- Data block
* * *
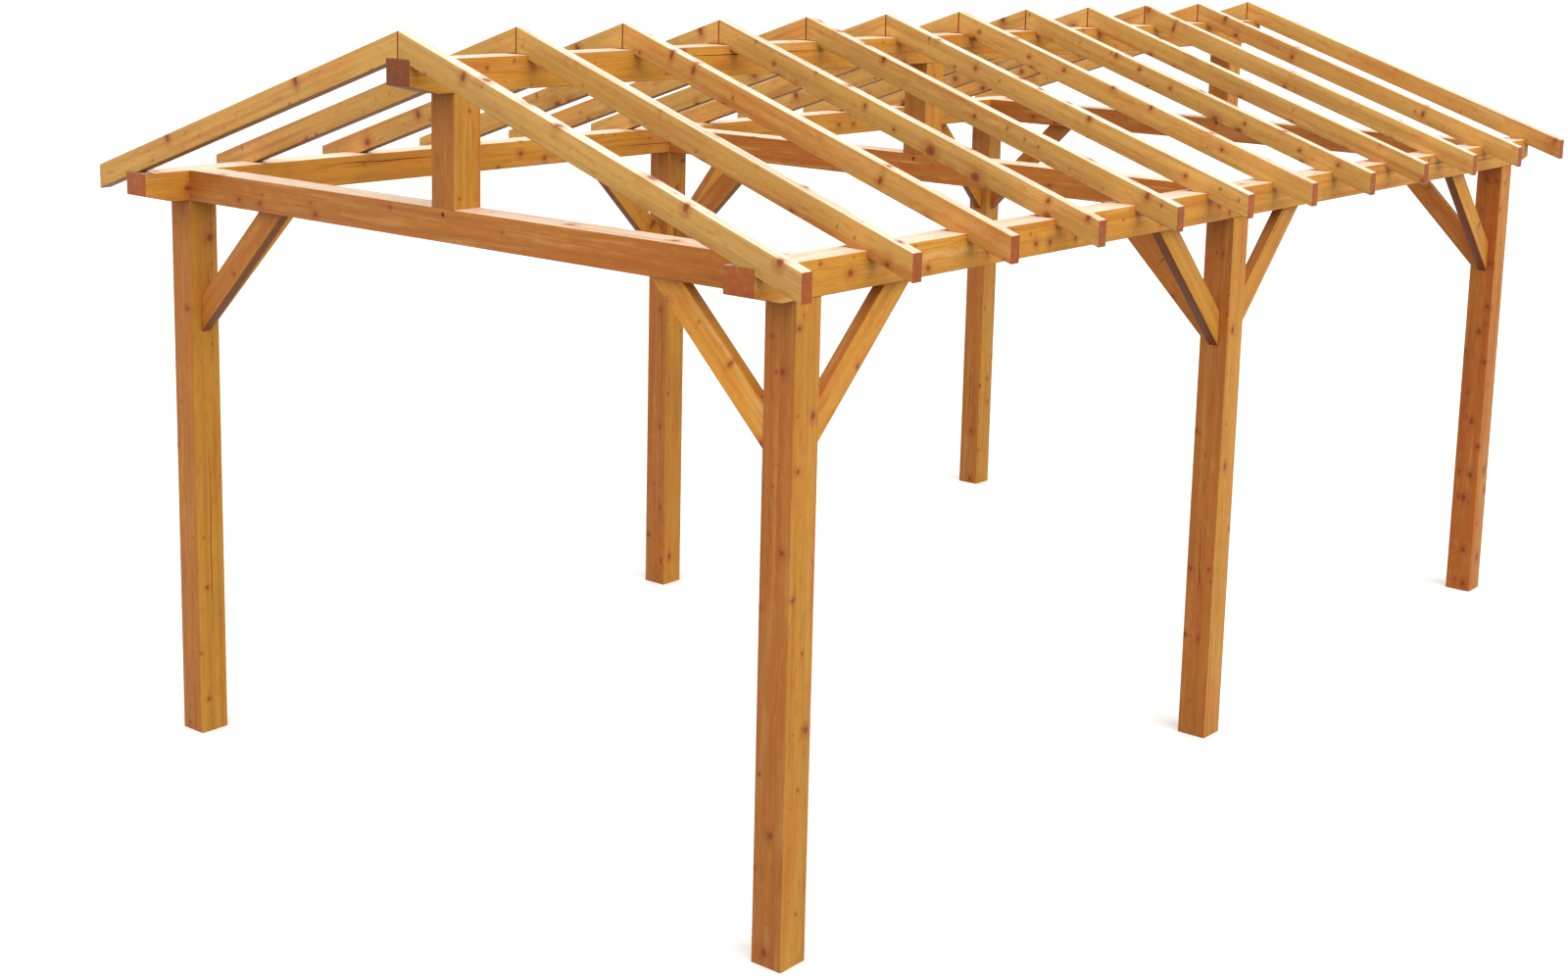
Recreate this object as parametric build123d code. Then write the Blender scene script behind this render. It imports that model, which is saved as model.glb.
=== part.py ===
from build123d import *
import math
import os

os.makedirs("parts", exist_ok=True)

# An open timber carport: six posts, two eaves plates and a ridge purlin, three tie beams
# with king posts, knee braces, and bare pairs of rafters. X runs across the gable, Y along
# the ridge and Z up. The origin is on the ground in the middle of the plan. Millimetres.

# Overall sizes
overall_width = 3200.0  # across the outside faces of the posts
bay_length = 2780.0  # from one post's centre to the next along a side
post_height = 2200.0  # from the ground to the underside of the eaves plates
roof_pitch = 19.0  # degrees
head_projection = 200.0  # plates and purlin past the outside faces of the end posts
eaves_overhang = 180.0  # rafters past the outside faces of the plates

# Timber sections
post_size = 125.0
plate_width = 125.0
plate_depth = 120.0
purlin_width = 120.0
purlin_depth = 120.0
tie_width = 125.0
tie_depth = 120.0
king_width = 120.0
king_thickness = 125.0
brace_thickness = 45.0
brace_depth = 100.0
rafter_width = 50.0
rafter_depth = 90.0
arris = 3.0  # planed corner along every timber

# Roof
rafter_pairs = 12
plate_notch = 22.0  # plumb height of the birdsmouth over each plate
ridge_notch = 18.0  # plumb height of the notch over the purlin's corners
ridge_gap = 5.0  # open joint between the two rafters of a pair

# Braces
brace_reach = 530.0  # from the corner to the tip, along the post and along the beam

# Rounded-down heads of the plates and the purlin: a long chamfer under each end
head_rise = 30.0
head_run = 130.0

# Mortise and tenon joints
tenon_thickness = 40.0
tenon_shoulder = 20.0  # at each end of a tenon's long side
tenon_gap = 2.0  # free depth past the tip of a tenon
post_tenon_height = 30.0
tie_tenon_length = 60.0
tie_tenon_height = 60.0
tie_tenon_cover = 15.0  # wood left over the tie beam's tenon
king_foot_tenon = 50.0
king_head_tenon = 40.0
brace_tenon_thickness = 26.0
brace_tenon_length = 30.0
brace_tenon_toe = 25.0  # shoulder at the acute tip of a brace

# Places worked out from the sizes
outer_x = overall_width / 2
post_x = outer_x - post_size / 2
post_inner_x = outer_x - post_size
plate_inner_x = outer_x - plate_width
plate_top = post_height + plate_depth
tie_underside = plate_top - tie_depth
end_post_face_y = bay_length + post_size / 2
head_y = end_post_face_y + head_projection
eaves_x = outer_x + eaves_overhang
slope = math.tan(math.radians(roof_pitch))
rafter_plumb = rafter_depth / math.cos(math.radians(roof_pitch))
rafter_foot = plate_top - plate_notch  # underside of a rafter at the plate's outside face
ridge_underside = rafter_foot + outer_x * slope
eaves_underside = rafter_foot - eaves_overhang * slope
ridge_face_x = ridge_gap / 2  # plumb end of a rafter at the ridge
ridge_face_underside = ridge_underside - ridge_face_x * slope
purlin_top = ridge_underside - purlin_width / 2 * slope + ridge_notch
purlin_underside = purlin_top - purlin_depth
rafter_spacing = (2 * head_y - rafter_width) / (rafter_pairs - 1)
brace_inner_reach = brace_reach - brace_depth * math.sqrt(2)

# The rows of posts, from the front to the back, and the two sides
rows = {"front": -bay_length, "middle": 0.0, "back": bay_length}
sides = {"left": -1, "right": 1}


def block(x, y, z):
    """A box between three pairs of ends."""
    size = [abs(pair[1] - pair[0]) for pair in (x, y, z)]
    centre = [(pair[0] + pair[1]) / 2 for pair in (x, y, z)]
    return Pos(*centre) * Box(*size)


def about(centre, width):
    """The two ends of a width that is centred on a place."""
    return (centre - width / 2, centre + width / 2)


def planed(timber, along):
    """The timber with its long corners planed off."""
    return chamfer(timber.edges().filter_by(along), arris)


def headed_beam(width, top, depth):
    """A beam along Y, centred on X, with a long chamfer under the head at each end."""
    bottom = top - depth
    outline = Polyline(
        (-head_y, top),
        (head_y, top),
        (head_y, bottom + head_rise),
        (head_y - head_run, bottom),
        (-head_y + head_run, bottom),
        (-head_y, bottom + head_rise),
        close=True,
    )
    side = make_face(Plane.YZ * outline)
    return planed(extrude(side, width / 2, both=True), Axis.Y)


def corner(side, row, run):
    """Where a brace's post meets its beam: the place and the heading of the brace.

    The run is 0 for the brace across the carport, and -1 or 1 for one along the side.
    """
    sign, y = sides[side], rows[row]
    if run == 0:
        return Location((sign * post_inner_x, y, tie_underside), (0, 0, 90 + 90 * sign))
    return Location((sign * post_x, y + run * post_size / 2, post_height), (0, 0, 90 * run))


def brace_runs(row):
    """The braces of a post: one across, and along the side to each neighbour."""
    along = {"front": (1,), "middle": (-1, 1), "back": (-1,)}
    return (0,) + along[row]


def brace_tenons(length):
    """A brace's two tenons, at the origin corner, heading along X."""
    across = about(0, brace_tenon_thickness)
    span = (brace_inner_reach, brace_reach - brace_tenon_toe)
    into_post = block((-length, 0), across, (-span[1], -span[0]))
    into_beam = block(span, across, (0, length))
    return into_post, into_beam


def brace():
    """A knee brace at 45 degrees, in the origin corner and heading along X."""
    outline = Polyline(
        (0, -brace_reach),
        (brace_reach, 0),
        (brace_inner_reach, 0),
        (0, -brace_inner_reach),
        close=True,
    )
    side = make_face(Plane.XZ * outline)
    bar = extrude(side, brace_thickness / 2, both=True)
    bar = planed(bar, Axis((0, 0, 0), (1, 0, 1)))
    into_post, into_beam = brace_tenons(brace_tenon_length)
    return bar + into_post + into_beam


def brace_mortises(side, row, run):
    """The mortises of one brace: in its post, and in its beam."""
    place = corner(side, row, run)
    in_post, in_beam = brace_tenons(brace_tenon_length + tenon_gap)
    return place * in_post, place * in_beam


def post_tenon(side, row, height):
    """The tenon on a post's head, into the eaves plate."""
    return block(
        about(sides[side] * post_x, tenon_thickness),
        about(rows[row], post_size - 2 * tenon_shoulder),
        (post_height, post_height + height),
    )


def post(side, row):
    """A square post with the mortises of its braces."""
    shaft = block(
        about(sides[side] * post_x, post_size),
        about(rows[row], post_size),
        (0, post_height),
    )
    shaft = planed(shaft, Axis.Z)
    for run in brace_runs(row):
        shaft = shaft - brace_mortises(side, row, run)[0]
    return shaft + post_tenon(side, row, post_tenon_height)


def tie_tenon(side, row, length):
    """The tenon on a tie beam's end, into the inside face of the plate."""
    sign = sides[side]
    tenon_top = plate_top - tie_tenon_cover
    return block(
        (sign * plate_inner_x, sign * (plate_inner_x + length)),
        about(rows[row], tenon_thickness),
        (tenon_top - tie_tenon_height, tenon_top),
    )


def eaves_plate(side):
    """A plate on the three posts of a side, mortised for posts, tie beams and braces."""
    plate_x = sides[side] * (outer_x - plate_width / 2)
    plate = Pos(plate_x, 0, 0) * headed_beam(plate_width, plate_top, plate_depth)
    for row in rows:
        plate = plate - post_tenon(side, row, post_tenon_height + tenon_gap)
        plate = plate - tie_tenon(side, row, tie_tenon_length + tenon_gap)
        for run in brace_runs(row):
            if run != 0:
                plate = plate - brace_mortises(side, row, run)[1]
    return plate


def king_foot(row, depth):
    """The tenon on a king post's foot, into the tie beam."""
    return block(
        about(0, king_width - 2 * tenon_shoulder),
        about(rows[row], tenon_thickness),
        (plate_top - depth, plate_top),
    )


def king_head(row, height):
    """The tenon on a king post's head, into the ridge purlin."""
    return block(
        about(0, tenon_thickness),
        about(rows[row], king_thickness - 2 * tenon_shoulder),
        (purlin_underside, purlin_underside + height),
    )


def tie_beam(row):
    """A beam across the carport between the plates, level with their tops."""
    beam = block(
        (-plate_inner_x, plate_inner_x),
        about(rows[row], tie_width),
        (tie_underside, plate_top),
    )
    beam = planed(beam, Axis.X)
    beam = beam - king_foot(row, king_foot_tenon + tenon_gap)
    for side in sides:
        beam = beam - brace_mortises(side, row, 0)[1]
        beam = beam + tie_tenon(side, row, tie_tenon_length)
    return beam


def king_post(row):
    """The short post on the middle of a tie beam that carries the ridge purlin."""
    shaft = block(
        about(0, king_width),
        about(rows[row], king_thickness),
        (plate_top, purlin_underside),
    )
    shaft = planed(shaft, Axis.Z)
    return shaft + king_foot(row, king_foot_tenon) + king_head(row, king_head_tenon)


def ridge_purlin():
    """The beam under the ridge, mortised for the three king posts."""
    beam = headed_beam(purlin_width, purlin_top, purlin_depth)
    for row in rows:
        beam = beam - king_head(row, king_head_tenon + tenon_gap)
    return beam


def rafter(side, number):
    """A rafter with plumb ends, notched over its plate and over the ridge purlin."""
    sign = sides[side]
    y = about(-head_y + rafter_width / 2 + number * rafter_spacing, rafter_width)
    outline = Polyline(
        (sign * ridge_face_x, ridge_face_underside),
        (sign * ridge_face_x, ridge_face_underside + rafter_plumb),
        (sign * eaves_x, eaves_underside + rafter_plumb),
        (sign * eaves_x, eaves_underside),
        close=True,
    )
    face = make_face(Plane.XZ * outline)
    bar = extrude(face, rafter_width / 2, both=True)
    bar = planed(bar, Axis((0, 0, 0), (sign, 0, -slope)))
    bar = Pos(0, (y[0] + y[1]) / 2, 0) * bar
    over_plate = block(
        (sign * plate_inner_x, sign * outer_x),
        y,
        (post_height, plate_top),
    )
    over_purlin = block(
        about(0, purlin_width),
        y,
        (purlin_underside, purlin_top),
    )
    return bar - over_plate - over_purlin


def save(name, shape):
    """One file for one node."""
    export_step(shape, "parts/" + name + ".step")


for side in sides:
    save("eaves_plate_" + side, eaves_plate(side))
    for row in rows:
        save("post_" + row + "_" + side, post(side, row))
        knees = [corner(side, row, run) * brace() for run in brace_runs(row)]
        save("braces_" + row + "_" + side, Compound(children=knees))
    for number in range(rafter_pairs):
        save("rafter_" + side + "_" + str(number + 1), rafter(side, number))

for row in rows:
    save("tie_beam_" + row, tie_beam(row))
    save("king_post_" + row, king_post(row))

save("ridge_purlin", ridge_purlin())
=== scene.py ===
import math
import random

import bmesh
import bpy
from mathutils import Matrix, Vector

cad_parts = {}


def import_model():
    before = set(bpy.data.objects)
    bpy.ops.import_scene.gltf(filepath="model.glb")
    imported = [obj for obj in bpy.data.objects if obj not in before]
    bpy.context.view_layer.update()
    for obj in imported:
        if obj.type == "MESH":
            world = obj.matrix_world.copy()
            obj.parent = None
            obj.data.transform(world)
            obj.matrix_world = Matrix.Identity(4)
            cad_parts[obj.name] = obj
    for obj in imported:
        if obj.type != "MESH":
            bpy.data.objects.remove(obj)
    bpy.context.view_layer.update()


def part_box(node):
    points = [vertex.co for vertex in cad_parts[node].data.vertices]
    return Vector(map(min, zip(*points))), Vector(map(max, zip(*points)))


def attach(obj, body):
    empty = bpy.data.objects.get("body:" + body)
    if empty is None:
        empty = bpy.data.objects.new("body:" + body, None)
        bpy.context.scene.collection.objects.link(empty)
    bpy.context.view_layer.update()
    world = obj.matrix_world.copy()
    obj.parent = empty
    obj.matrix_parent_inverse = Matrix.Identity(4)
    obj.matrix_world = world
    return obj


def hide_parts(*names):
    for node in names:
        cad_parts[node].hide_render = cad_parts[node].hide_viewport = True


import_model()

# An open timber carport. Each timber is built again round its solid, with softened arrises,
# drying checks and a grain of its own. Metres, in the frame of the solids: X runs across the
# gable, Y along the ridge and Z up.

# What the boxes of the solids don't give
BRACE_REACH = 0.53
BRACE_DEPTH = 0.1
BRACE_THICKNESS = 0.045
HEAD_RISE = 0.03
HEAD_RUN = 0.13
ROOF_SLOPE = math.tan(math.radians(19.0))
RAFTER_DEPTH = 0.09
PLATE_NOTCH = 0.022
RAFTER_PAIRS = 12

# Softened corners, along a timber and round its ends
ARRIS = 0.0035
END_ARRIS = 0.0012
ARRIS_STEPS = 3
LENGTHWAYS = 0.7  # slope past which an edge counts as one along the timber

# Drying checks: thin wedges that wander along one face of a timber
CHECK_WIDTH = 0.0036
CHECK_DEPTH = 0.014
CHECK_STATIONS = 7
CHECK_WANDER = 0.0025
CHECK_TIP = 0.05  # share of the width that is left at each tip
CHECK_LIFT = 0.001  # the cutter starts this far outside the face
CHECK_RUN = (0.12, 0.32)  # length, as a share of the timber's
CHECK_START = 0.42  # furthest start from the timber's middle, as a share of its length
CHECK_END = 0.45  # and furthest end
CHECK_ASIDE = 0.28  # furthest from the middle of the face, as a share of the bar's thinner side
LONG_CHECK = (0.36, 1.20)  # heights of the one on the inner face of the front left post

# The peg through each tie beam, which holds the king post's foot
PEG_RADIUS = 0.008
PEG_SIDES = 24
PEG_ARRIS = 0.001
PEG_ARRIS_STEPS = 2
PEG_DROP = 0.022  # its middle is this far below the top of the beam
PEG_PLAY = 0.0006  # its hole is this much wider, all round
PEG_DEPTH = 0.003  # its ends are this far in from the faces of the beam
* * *
- Exercise task
Transcribe precisely the lines between the one that contains "bar = Pos(0, (y[0] + y[1]) / 2, 0) * bar" and the one that contains "cad_parts[obj.name] = obj", counting those two lines as part of the range.

- Solution to the problem
    bar = Pos(0, (y[0] + y[1]) / 2, 0) * bar
    over_plate = block(
        (sign * plate_inner_x, sign * outer_x),
        y,
        (post_height, plate_top),
    )
    over_purlin = block(
        about(0, purlin_width),
        y,
        (purlin_underside, purlin_top),
    )
    return bar - over_plate - over_purlin


def save(name, shape):
    """One file for one node."""
    export_step(shape, "parts/" + name + ".step")


for side in sides:
    save("eaves_plate_" + side, eaves_plate(side))
    for row in rows:
        save("post_" + row + "_" + side, post(side, row))
        knees = [corner(side, row, run) * brace() for run in brace_runs(row)]
        save("braces_" + row + "_" + side, Compound(children=knees))
    for number in range(rafter_pairs):
        save("rafter_" + side + "_" + str(number + 1), rafter(side, number))

for row in rows:
    save("tie_beam_" + row, tie_beam(row))
    save("king_post_" + row, king_post(row))

save("ridge_purlin", ridge_purlin())
=== scene.py ===
import math
import random

import bmesh
import bpy
from mathutils import Matrix, Vector

cad_parts = {}


def import_model():
    before = set(bpy.data.objects)
    bpy.ops.import_scene.gltf(filepath="model.glb")
    imported = [obj for obj in bpy.data.objects if obj not in before]
    bpy.context.view_layer.update()
    for obj in imported:
        if obj.type == "MESH":
            world = obj.matrix_world.copy()
            obj.parent = None
            obj.data.transform(world)
            obj.matrix_world = Matrix.Identity(4)
            cad_parts[obj.name] = obj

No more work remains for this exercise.